Issue #1: BIPA’s Legislative Intent. BIPA was enacted after Pay By Touch, the largest fingerprint scan system in Illinois, filed for bankruptcy, and the bankruptcy court approved the sale of Pay By Touch’s database of biometric data. See 740 ILCS 14/5 (“Legislative findings; intent”). At least one Illinois federal court has determined that the legislature’s intent in enacting BIPA was to “create a legal right to privacy in personal biometric data and to protect the right to control one’s biometric identifiers and information,” in support of its holding that actual harm need not be alleged to state a claim. Dixon v. The Washington and Jane Smith Community, No. 17-cv-08033, 2018 WL 2445292 (N.D. Ill. May 31, 2018).
The Illinois Supreme Court must first examine what the legislature intended on the question of injury. If the court were to recognize BIPA as creating a right of privacy, an employer’s failure to provide notice to, and obtain written consent from, the court likely would rule that employees who knowingly provide biometric data using the employer’s biometric timeclock without receiving notice or giving consent can state a claim even without pleading any actual harm.

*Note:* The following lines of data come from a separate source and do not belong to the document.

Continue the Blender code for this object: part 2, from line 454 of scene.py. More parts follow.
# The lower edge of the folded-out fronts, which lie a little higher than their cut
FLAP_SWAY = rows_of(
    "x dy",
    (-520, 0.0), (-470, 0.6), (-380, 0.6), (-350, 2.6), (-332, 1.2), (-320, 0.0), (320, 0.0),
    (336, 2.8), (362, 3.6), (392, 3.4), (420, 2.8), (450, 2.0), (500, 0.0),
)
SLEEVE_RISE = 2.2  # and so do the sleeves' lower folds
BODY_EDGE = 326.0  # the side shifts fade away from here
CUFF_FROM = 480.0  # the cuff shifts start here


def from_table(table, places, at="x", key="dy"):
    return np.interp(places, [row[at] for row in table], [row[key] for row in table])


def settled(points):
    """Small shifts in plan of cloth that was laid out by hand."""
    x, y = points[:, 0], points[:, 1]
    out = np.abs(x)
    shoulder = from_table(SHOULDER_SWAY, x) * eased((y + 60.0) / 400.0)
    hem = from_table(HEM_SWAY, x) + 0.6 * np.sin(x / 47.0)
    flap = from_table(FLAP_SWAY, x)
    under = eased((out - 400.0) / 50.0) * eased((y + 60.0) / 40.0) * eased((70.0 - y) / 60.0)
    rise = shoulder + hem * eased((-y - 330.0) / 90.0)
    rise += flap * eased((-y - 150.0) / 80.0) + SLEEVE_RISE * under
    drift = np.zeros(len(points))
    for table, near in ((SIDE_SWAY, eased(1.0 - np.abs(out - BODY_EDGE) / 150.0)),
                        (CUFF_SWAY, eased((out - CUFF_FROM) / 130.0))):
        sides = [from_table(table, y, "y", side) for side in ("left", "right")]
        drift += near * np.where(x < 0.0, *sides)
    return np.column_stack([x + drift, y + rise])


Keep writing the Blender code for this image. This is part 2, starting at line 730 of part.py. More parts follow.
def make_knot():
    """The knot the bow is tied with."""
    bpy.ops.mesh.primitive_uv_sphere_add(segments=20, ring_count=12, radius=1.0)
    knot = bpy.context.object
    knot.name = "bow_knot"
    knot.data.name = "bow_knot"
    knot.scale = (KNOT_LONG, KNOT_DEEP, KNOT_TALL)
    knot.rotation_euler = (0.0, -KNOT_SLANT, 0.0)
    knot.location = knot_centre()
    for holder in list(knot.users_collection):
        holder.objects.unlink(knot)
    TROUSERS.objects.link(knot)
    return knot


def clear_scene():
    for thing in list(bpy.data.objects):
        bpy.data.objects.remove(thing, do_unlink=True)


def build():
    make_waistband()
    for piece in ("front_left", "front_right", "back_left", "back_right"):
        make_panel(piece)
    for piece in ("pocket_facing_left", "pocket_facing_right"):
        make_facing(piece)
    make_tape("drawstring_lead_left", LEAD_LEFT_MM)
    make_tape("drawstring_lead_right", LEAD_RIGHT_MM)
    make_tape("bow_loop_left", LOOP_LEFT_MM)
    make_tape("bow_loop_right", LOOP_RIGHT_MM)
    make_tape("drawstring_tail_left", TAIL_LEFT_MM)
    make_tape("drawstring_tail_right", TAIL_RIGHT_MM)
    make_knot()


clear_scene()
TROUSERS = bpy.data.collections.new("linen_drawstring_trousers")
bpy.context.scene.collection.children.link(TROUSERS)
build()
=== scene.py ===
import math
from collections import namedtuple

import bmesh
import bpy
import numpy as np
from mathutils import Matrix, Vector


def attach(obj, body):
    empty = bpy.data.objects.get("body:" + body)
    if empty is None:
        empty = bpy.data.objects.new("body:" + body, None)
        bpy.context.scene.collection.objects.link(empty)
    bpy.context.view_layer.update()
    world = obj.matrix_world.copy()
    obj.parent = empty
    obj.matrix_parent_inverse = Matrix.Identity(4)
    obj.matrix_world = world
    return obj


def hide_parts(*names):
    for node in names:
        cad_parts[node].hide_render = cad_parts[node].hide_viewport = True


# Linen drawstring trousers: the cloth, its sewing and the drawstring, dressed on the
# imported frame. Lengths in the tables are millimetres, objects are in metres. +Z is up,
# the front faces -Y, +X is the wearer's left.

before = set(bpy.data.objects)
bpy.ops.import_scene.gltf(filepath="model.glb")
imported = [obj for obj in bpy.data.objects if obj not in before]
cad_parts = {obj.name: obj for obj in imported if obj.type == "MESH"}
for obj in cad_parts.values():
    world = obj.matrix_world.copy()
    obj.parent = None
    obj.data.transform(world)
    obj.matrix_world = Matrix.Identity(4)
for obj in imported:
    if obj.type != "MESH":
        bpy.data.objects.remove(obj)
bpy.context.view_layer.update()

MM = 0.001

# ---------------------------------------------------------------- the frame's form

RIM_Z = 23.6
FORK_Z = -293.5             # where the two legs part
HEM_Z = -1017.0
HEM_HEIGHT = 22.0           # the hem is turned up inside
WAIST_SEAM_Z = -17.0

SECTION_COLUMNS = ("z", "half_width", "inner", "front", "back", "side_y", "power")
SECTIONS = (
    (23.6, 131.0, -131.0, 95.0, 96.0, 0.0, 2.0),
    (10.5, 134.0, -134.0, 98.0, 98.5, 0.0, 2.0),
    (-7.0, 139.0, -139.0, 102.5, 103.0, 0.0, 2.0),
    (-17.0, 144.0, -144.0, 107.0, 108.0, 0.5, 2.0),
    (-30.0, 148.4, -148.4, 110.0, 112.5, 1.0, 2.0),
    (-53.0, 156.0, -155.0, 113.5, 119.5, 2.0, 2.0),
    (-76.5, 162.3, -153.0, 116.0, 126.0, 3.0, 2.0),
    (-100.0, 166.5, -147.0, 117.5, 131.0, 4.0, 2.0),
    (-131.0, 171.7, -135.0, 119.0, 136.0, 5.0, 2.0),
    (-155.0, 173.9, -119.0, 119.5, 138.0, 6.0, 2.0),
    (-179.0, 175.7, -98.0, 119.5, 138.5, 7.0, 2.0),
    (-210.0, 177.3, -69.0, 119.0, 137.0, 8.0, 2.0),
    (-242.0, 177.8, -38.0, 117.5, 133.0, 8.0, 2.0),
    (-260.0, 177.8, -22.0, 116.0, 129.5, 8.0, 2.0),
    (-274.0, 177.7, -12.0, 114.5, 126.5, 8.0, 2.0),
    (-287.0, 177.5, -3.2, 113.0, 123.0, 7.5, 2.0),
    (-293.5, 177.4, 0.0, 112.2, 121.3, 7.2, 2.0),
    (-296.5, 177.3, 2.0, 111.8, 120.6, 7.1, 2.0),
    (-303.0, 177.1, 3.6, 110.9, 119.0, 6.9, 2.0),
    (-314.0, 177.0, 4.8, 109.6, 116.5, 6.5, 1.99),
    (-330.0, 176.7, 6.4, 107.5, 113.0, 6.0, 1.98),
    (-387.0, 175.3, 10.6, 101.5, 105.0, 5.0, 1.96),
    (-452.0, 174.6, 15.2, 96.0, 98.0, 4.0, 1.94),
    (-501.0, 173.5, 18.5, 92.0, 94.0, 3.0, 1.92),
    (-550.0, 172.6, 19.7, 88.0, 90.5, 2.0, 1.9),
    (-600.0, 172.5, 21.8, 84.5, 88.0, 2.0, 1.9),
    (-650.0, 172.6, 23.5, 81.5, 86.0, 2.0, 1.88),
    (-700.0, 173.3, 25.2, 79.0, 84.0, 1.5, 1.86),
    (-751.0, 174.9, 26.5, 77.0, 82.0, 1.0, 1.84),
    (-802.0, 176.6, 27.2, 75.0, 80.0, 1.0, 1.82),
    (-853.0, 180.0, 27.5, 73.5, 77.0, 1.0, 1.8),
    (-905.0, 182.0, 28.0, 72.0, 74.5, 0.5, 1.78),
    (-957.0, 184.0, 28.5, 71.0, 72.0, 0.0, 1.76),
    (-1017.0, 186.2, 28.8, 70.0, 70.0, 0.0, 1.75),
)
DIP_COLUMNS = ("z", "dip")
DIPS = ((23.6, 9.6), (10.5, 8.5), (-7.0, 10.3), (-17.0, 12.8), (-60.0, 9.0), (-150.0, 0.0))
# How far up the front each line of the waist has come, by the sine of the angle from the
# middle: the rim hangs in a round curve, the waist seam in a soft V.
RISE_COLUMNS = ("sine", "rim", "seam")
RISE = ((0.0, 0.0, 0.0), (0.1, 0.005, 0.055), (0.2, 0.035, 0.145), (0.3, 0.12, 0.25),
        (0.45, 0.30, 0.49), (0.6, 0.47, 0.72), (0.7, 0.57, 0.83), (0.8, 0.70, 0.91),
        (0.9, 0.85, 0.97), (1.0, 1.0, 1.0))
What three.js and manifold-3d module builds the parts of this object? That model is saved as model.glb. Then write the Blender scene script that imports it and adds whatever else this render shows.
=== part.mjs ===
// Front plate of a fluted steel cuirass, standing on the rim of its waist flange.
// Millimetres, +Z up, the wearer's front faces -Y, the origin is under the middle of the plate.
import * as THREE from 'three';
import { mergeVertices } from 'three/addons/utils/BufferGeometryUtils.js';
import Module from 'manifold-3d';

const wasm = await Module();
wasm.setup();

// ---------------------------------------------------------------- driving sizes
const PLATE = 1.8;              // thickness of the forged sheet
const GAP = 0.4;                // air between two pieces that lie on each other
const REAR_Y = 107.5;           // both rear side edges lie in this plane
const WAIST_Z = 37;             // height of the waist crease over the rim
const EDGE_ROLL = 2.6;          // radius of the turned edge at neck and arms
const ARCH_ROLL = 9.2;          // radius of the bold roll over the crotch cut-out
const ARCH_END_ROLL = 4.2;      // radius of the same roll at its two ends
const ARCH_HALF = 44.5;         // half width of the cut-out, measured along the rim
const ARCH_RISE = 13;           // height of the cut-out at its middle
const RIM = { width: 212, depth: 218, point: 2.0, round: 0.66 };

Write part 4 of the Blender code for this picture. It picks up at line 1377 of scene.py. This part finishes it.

Issue #2: Federal Court Rulings. Over the past two years, several federal district courts have ruled that an employee claiming a mere violation of BIPA’s notice-and-consent requirements has not suffered an injury-in-fact sufficient to support federal jurisdiction. Notably, a number of these cases involved biometric timeclocks.3 Though these rulings are not binding on the Illinois Supreme Court, it likely will need to address them, as state appellate courts commonly consider relevant federal court authority on state-law concerns.
Issue #3: Potential Spike in BIPA Class Actions. While the biometric technology used by a consumer—for example, a fingerprint scanner that signs a customer in to her local tanning salon, or a facial recognition scanner that a consumer uses to access his profile at a fast-food restaurant4—may be used by the consumer two or three times a month, an employer’s biometric timeclock typically will be used at least four times a day, five days a week, by a full-time, non-exempt employee. This frequent use of biometric technology in the workplace, coupled with the number of employees whose biometric data is captured each day, has inspired the plaintiffs’ bar to target employers. Employees can conceivably assert that BIPA entitles them to at least $1,000 in statutory damages for each time biometric data is collected without notice and consent.
If the Illinois Supreme Court were to decide that a failure to provide notice and obtain consent, standing alone, is enough to sustain a BIPA action, employers are almost certain to see an increase in BIPA litigation. Although it arguably may become harder for plaintiff’s lawyers to find employers that have failed to comply with BIPA’s notice-and-consent requirements, thanks to the headlines created by BIPA litigation, some employers may still fail to comply. Indeed, BIPA cases alleging violations of the notice-and-consent requirements have continued to be filed over the past 10 months, despite the ongoing headlines about BIPA actions.
Issue #4: Unforeseeable Liability. At present, the law itself provides the only guidance on calculating damages under BIPA. The law permits the following recovery for violations of the Act: (1) where a private entity “negligently” violates BIPA, the greater of $1,000 per violation, or actual damages; and (2) where a private entity “recklessly violates” BIPA, the greater of $5,000 per violation, or actual damages. The question then becomes what constitutes a “violation” for purposes of the statute.
The most logical reading would be that an employer’s failure to provide notice and obtain consent constitutes only one violation for each employee whose biometric data was collected. However, as noted above, some class action complaints appear to be seeking a measure of damages that would result in an award of statutory damages each time an employer collected biometric data from each employee without notice or consent. Given that many non-exempt employees clock in and out several times each day, such a method of calculation could result in potentially crippling liability for many businesses. The inability to accurately project potential exposure in BIPA litigation—at least until this issue is resolved—potentially is a significant concern for publicly traded companies and even for smaller companies trying to engage in forward-looking planning.
Conclusion. No matter how the Illinois Supreme Court rules, its decision will have significant consequences for Illinois employers. As employers await the court’s ruling in Rosenbach, they should use the time to evaluate their BIPA-compliance efforts.